> **Your objective**
Return each line of the records holding the string "code".

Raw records

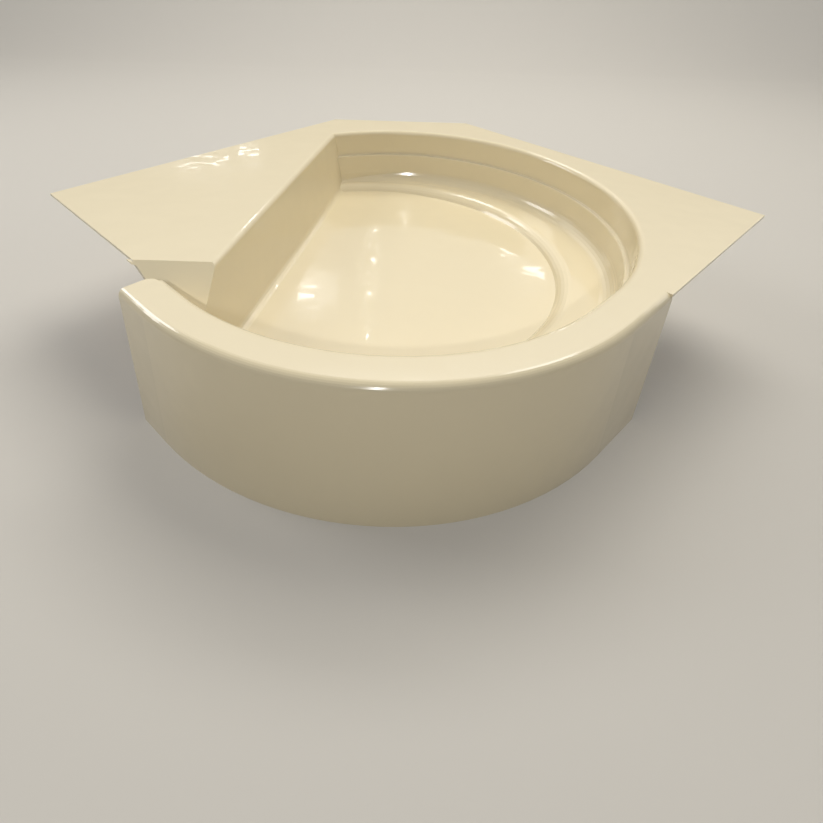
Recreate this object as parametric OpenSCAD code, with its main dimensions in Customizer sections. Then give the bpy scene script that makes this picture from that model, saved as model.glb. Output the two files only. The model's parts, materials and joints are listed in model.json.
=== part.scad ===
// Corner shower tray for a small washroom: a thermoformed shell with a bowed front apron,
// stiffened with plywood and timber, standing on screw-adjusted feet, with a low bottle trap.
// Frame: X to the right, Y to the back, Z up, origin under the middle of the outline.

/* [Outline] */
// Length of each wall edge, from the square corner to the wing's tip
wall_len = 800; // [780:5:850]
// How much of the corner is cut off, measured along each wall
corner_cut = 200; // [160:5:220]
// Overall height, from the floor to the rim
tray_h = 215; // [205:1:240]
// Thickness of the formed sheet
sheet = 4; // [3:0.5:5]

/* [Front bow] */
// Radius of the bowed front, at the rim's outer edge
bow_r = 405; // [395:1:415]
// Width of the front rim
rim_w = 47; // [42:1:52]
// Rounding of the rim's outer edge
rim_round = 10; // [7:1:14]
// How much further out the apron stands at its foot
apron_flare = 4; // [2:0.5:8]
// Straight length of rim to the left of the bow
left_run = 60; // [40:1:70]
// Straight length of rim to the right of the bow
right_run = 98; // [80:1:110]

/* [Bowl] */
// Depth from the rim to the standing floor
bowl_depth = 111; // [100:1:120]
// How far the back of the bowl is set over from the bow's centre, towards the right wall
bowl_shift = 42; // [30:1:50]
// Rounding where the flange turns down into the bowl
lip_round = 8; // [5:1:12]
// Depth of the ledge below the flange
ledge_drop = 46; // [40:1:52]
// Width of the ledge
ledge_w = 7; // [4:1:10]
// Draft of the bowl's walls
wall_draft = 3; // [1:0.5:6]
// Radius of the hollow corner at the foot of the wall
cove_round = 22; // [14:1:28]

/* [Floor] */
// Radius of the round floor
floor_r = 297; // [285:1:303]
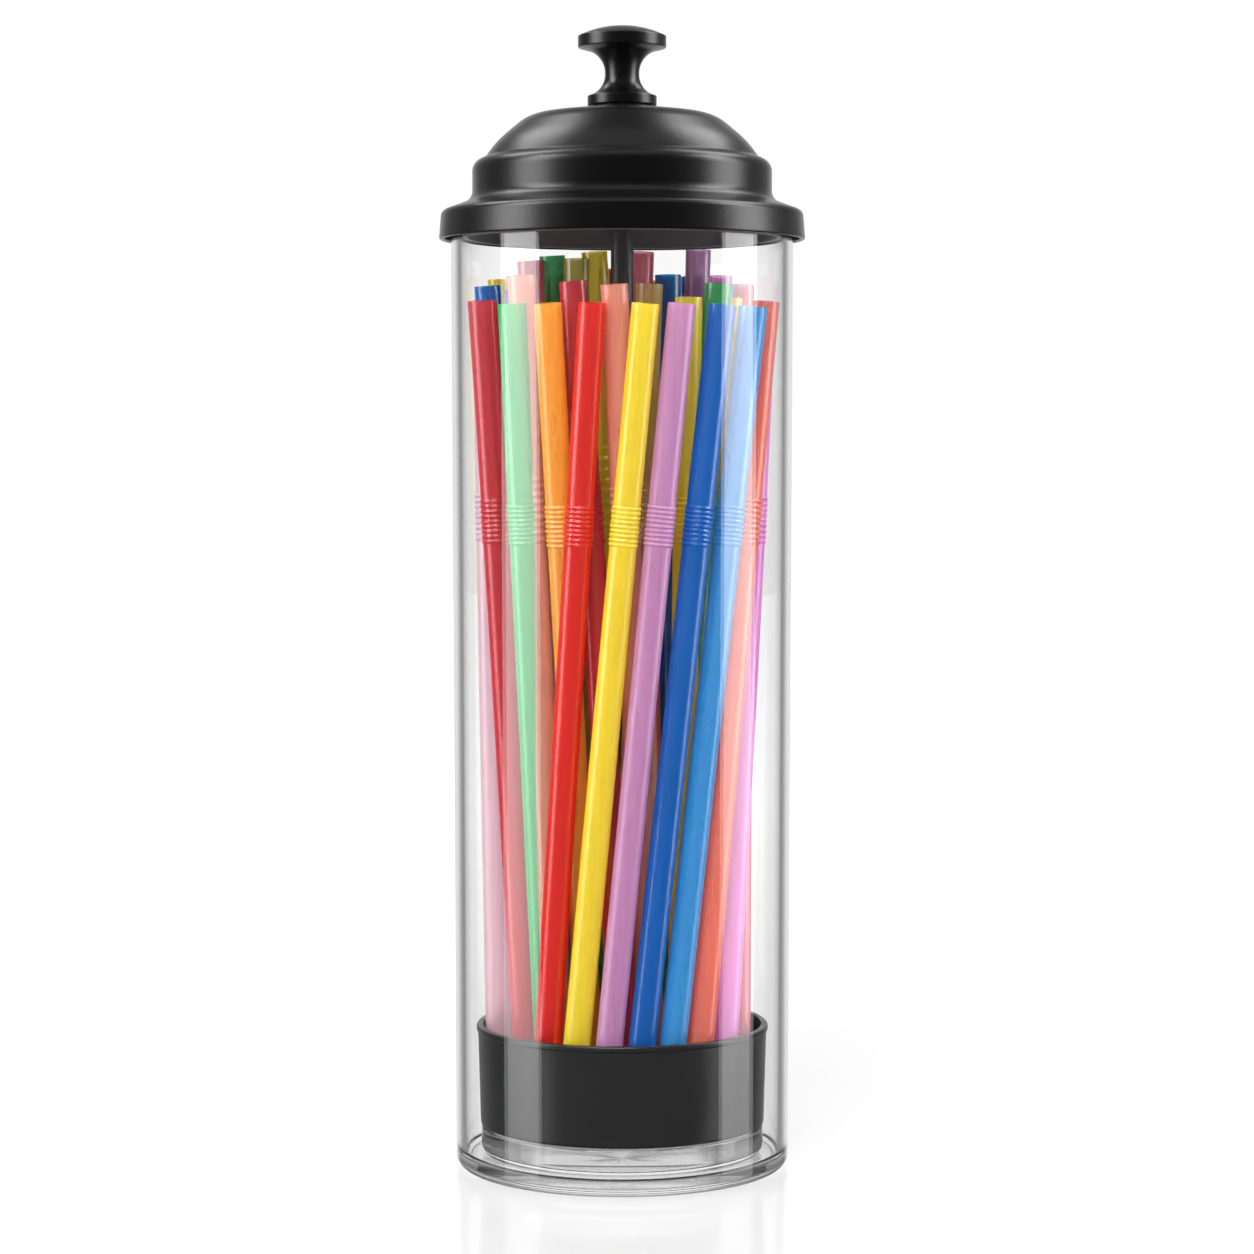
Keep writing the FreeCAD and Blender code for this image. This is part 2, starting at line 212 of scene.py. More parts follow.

> **Answer to the exercise**
Recreate this object as parametric OpenSCAD code, with its main dimensions in Customizer sections. Then give the bpy scene script that makes this picture from that model, saved as model.glb. Output the two files only. The model's parts, materials and joints are listed in model.json.
Keep writing the FreeCAD and Blender code for this image. This is part 2, starting at line 212 of scene.py. More parts follow.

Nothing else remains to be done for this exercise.